Ahmad al-Jallad bolsters Marijn van Putten inasmuch as Qâric Arabic took its Aramaisms from... Aramaic, and not from Christian sources like Syriac. (Pace Mingana, and Margoliouth and Jeffery.) Al-Jallad cares more for Safaitic - Qâric is more Nabati, by script. But Safaitic is earlier, and south of the Nabataea, so the same rule should apply down there.

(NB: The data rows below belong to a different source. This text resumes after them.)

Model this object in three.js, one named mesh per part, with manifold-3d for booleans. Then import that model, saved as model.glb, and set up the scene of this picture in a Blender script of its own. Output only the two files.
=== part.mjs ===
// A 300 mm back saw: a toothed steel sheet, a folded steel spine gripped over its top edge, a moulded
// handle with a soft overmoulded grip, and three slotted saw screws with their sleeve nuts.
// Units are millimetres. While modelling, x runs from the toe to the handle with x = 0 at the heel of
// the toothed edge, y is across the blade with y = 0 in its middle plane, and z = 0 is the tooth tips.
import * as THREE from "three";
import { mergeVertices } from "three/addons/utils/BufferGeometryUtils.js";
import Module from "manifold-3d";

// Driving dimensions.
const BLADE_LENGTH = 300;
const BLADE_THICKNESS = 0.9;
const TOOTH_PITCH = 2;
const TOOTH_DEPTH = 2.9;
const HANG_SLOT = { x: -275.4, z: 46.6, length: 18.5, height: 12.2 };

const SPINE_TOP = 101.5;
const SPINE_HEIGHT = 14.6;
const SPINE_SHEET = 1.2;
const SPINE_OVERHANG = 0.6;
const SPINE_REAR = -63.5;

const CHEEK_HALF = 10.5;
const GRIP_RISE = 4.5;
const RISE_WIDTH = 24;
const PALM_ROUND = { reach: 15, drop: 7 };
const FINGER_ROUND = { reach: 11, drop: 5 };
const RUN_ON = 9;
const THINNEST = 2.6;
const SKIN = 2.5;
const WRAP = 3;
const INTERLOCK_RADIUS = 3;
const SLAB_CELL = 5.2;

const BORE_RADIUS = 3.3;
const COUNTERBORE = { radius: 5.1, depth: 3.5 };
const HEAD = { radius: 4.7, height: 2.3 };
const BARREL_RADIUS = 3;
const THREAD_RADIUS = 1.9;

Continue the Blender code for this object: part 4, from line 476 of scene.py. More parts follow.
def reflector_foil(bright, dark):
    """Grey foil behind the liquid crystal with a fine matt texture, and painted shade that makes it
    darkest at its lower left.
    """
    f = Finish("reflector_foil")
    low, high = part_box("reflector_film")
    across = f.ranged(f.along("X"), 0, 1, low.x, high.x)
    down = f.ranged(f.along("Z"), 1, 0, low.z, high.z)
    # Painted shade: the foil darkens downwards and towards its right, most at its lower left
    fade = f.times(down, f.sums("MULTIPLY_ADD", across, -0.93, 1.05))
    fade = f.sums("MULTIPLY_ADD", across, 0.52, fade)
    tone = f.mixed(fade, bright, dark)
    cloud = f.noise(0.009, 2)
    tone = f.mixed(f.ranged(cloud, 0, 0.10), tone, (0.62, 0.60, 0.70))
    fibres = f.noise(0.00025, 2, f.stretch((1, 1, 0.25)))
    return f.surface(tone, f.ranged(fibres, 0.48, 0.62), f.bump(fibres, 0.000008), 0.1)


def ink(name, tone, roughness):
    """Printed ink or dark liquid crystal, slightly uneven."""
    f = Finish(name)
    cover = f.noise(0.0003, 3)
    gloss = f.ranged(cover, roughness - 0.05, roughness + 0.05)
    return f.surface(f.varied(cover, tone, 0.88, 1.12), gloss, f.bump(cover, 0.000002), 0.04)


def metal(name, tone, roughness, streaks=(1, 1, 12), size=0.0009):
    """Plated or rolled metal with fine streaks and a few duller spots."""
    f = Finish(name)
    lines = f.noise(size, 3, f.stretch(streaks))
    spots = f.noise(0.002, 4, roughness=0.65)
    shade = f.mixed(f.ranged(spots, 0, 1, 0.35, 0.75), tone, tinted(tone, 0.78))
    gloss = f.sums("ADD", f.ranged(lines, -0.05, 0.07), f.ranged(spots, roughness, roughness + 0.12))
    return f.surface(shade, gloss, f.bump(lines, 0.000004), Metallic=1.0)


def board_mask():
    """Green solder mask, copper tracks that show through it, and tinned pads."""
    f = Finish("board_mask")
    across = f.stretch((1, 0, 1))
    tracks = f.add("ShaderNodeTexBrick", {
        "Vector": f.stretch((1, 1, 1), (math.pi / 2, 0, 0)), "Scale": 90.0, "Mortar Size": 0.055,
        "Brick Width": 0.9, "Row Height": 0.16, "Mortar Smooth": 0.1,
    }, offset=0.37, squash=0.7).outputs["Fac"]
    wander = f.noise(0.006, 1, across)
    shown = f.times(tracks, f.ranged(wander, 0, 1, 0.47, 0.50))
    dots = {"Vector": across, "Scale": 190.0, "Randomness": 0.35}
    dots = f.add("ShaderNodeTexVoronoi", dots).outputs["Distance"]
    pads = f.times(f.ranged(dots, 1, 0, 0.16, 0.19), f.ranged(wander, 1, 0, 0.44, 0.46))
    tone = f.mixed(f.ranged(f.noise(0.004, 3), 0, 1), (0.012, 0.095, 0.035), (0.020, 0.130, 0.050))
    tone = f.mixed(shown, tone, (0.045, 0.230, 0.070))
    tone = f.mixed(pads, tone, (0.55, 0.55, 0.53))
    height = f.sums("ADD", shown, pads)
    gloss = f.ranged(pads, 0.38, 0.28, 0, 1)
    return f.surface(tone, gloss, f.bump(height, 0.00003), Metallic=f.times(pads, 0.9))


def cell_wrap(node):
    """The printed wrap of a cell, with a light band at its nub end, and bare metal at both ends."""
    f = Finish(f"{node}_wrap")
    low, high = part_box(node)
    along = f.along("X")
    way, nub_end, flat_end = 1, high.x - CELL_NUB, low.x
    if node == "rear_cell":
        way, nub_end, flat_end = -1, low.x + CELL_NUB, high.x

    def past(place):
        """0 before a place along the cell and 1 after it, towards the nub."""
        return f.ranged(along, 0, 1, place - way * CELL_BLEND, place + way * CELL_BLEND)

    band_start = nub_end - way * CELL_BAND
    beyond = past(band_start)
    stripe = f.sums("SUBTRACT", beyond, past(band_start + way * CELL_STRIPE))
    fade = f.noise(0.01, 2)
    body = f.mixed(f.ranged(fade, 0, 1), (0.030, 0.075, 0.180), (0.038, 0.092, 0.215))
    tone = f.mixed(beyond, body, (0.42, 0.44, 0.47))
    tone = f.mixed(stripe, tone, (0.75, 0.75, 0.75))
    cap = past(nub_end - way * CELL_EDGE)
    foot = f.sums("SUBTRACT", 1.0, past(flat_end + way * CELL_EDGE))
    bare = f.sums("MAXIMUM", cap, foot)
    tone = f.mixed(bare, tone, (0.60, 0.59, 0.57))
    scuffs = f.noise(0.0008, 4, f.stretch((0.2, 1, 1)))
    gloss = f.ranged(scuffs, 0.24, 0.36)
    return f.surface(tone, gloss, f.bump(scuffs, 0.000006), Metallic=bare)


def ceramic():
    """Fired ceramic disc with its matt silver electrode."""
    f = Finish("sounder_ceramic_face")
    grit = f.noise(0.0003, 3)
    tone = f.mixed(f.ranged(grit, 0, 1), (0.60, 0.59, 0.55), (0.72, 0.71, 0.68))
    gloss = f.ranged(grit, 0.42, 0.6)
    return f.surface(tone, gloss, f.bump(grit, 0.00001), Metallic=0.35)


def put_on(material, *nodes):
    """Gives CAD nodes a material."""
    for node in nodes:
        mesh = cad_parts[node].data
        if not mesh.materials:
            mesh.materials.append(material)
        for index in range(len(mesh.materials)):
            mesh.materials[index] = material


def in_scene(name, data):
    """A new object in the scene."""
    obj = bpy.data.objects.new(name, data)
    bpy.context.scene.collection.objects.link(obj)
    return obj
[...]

As usual the occasion is a burial, or a commemoration anyway (wgm not ngm), by one Ghayyarel for his grandfather also Ghayyarel. This he did "bi-Adar". The Safaitic script knows G from Gh and is careful to use Gh for these two guys, and G for the wgm. Al-Jallad is aware from elsewhere that Safaitic also knew a D from a Dh. You know who didn't? The Christians in upper Syria, that's who didn't. The Nabatis and the Qurrâ - famously - had to make do, with diacritic dots.
Al-Jallad notes that Safaitic Arabs had their own months and (more to the point) their own reckoning ("parapegma"), so flags this "Adar" as a rare Babylonism. Or, possibly - a Canaanism, even a Hebraism. Ghayyarel's family venerates El, not Allah.